TANZANIA has finally sealed the Host Government Agreement (HGA) with TOTAL in implementing the East African Crude Oil Pipeline Project (EACOP), after protracted negotiations.
The long-drawn-out move in reaching an agreement with the French firm was due to unresolved harmonisation issues between Dar es Salaam and Kampala, two East African countries, which are sole beneficiaries of the 1.7tri/- project.
Speaking shortly after signing the agreement with the French multinational integrated Oil and Gas Company, the Attorney General of Tanzania, Dr Adelardus Kilangi, who also led the country’s team on the negotiating table, said the deal signaled Tanzania’s readiness and commitment in welcoming potential investors to the country.
Professor Kilangi insisted that Tanzania demonstrated its strong will in creating an enabling environment for foreign investors to conduct their business in the country.
“This was an open and transparent negotiation, which had to take place as the two countries had contrasting policies and laws that governed the gas and oil sector,” explained the AG.
He added: “Eventually, we had to achieve a win-win situation in the deal.”
Such an important milestone towards the implementation of the EACOP project, presents another successful step in the process, following the initialisation of the Ugandan HGA in September, this year.
Tanzanian President Dr John Magufuli and his Ugandan counterpart, Yoweri Museveni met in Chato, Geita last month in order to resolve the harmonisation issues between the two countries.
While in Chato, the two Heads of State agreed that each state would expeditiously conclude their respective HGAs for the much awaited lucrative deal.
Early last month, Tanzania representatives and those from the French firm converged in Arusha for a three-week grueling discussions, to conclude relevant negotiations for the Tanzanian HGA, covering among other things; project authorisation, land rights, local content, health safety and environment(HSE) as well as labor standards.
While the discussions lasted for three weeks, the one in Uganda took three months.
“Today we’ve finalised a very substantial agreement, which will provide a legal and construction framework that will allow the project to proceed,” explained TOTAL Africa President Nicolas Terraz.

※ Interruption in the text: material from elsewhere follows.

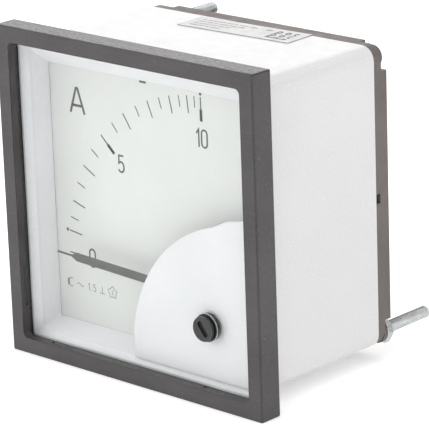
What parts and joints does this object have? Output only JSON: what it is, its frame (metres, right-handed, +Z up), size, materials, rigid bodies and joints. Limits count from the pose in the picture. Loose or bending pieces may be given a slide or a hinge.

Once it comes to fruition, the construction of the East African Crude Oil Pipeline from Uganda to Chongoleani area on Tanzanian seaport in Tanga on the Indian Ocean is expected to generate 496bn/- in revenues and offer 10,000 employment opportunities.
The multi-national plan is led by French petroleum giant in partnership with China's CNOOC and British group Tullow Oil, which is seeking to finalise selling its stake in the venture.
Work is scheduled to start by the end of the year on the East African Crude Oil Pipeline to exploit oil discovered near Lake Albert discovered in 2006. Reserves in the area are conservatively estimated at some 1.7billion barrels.